Economic analysts say the inflation crisis can be attributed to the money growth supply, which has remained too high. The country has seen macro-economic contraction of 30% since 1999.

Meanwhile, most companies are saying it would be unfair for the government to control prices, as the government’s recommended prices are not realistic considering the cost of production.

A few weeks ago, the National Bakers’ Association (NBA) was pushing the government for another increase in the bread price to Z$90 000 (about R5,50) — barely a week after an increase to Z$65 000 from Z$45 000.

The association’s chairperson, Burombo Mudumo, said that the increase was to keep abreast with inflation and enable companies to break even without making a profit. He said the association wished to avoid shutting down some bakeries, thereby adding to unemployment.

He went on to say that bread was the only product whose price had not been adjusted for the previous three months, and that bread consumption had gone down drastically, by 50%, due to its cost.

Despite last year’s Reserve Bank plans to reduce inflation to a manageable level, it seem the reverse is happening.

According to analysts, fuel and food shortages have left two-thirds of the country’s population unemployed and impoverished, with no hope for a better and brighter future.

This scenario comes at a time when the International Monetary Fund (IMF) has denied Zimbabwe voting and associated rights, as well as access to any more funds.

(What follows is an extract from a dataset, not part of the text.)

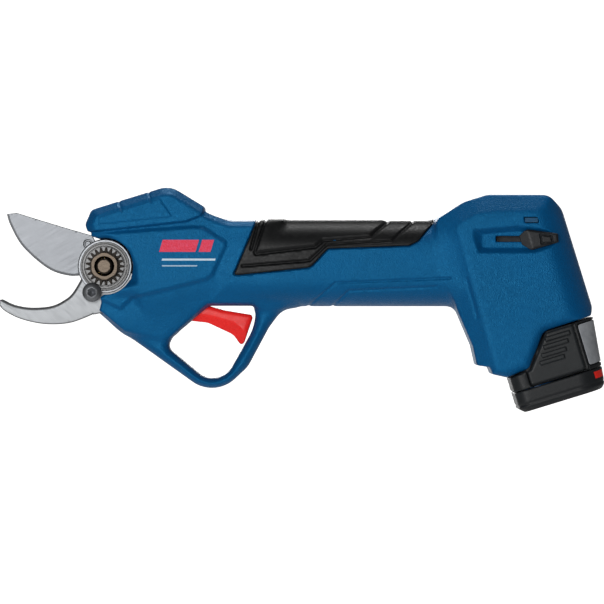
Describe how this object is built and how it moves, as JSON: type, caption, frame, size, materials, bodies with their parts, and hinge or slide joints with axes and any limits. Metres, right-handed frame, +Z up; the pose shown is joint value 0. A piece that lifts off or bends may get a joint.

An IMF statement said: ”We noted that Zimbabwe’s crisis called for a comprehensive policy package, comprising several mutually reinforcing actions in the area of macro-economic stabilisation and structural reforms.”

The government is now challenged to take steps to liberalise the exchange rate and deregulate prices in order to save the nation from starvation.

The Zimbabwean dollar has been free-falling since 2000, when it was trading at 1:24 to the United States dollar. It is now trading at 1:99 000 on the official market against the dollar.